▶ [Problem statement]
Start with the line containing "Model this object in OpenSCAD, part" and write out each line through the end of the listing, exactly as given.

▶ [Data entries]
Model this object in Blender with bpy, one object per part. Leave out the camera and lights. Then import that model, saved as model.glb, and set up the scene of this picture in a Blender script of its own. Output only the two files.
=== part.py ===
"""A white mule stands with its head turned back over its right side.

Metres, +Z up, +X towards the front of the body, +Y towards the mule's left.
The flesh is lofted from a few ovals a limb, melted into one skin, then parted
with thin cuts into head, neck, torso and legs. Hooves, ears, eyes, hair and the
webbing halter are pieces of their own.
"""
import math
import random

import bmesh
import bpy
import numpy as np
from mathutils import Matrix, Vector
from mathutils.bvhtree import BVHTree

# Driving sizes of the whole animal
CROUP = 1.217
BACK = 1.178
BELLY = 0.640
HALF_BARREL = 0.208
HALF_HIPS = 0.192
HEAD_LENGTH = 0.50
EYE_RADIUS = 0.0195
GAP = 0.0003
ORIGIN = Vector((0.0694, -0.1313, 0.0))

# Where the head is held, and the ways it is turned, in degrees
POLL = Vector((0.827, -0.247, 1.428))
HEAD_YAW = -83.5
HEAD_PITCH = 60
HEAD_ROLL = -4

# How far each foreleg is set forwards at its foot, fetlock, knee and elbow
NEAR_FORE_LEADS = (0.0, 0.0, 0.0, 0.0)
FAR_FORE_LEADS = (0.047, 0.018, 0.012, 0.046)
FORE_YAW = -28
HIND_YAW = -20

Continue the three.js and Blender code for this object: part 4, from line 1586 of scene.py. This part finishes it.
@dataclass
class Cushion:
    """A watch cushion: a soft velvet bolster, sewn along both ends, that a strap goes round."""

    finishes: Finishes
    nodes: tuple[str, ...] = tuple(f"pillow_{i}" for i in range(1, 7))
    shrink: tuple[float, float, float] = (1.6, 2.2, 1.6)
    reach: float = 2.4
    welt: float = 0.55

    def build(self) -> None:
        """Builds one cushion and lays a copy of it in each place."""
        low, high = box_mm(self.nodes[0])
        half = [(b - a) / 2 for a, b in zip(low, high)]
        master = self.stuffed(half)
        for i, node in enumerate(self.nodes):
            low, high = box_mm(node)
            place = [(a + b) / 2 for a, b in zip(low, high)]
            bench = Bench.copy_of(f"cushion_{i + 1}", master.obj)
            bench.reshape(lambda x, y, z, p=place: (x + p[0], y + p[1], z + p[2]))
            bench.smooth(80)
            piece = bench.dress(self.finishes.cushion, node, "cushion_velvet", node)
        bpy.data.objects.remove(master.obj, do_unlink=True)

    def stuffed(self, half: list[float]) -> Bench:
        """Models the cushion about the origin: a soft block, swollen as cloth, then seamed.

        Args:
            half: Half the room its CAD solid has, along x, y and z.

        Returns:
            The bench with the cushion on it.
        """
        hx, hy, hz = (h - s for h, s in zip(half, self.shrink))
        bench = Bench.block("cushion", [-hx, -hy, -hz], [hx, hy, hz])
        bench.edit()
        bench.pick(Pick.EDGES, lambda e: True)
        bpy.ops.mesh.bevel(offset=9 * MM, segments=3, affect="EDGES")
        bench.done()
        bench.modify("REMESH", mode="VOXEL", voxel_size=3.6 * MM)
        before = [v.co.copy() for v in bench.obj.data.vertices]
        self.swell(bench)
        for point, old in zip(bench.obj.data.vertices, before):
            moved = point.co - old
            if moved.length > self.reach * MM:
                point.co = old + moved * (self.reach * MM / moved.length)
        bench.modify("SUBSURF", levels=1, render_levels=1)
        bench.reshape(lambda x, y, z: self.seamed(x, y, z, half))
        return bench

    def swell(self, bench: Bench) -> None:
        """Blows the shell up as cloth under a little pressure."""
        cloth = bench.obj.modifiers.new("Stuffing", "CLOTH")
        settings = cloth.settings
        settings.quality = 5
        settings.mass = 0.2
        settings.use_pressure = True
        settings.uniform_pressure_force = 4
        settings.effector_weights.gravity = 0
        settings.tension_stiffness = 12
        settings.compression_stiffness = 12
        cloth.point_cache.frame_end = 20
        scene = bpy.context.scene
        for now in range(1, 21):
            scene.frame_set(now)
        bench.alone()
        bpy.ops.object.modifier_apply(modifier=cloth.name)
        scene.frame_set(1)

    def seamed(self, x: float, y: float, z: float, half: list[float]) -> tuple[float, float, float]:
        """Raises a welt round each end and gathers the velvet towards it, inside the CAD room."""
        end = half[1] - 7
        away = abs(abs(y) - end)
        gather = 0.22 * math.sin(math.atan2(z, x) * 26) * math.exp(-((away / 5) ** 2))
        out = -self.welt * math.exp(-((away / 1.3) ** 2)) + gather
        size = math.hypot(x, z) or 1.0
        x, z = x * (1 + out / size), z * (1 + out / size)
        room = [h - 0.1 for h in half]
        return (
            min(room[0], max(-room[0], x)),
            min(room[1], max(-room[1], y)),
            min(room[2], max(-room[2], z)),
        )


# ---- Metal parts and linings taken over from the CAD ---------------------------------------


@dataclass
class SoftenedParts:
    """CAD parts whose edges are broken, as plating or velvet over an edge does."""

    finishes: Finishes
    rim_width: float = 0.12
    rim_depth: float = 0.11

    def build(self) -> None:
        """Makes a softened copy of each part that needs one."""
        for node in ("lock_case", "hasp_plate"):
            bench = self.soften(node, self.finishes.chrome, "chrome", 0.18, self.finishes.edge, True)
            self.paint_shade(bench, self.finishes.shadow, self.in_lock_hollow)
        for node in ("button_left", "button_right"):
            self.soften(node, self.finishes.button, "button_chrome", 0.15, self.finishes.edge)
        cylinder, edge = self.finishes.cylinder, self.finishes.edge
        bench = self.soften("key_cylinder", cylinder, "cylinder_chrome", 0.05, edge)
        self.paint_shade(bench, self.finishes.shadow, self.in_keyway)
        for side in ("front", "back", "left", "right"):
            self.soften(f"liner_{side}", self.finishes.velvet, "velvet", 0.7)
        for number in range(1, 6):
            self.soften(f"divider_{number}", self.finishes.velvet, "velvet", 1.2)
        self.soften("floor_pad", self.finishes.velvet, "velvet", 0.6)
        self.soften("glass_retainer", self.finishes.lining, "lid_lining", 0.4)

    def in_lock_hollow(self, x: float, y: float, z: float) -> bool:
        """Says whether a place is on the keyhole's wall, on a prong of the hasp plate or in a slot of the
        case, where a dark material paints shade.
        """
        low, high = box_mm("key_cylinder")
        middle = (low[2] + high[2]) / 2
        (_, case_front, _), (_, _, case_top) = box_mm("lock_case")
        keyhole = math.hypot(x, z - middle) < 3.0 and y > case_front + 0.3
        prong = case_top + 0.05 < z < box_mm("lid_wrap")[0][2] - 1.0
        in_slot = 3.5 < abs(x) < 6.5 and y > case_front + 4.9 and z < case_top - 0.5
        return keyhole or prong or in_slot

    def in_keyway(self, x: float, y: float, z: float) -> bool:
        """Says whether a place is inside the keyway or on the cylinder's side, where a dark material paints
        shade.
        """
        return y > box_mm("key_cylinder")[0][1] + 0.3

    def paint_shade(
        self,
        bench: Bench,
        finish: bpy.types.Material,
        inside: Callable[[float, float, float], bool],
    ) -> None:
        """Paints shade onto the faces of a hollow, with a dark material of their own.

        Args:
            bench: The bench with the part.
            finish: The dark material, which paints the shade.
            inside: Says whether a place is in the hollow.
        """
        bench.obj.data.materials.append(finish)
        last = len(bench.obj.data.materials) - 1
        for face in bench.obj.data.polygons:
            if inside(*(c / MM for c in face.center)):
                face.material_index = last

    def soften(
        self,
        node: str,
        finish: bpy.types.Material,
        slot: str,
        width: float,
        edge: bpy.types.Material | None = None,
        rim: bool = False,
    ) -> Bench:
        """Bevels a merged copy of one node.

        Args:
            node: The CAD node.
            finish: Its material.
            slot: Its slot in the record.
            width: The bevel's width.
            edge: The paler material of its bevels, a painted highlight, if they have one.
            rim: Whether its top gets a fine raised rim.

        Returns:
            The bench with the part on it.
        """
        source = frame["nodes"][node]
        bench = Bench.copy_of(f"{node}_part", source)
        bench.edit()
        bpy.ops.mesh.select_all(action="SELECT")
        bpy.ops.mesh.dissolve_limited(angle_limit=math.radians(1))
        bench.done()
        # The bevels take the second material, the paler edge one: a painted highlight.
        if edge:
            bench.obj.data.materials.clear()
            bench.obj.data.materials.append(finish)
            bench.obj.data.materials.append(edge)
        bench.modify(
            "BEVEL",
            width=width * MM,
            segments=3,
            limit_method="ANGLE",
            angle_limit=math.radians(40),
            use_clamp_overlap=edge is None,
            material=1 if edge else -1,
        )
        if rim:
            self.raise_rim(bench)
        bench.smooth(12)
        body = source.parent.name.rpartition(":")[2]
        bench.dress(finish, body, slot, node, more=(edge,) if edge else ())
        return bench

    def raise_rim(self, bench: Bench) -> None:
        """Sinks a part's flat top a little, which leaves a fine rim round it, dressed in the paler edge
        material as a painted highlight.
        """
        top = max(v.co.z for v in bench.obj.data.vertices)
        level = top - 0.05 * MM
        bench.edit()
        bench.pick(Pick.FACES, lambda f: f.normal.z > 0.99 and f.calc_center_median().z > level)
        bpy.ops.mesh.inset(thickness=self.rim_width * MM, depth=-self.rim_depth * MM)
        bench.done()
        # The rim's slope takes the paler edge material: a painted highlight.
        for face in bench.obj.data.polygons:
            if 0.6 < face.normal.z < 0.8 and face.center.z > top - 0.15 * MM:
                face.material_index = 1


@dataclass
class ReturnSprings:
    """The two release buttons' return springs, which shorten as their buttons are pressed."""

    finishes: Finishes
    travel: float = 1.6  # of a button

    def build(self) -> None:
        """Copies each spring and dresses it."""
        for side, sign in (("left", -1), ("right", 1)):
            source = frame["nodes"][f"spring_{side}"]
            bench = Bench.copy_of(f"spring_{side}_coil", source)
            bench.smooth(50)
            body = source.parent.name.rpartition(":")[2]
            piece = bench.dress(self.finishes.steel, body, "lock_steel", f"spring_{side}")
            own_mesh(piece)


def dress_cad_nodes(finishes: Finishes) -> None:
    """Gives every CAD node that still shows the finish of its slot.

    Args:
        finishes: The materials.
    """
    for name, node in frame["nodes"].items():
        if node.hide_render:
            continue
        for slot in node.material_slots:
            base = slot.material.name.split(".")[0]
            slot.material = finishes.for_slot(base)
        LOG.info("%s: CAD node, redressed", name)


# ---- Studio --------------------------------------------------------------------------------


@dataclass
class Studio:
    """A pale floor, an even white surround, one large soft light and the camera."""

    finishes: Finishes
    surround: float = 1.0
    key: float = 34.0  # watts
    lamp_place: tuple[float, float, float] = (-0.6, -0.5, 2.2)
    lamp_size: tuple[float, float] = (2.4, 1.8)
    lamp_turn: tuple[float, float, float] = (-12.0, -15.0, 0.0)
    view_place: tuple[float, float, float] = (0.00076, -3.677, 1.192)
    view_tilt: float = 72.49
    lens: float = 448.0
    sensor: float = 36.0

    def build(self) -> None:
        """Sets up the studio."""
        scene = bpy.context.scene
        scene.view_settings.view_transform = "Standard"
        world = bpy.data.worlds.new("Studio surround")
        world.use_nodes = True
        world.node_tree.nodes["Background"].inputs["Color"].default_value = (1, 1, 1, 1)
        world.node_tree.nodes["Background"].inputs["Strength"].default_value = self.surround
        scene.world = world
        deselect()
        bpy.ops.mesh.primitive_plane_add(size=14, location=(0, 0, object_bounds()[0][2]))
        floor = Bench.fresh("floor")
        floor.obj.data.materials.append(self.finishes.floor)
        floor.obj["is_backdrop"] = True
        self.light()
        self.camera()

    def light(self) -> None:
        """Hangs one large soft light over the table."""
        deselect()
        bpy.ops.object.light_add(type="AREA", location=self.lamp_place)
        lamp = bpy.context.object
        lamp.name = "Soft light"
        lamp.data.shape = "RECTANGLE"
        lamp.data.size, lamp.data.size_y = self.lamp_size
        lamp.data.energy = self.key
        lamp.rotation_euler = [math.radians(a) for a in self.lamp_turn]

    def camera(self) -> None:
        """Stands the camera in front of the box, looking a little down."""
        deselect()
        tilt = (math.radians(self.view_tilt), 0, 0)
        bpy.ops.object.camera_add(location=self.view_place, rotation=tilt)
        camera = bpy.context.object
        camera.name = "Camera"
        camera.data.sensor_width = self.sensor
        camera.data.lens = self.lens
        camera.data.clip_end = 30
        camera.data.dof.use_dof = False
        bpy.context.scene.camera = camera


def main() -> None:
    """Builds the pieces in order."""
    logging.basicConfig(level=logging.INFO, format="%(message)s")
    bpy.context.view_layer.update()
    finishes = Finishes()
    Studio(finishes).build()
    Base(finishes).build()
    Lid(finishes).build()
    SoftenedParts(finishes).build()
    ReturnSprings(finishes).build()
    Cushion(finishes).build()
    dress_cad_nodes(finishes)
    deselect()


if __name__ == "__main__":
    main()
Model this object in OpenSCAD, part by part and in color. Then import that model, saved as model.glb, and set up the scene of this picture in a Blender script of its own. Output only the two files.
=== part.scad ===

▶ [Reply to the exercise]
Model this object in OpenSCAD, part by part and in color. Then import that model, saved as model.glb, and set up the scene of this picture in a Blender script of its own. Output only the two files.
=== part.scad ===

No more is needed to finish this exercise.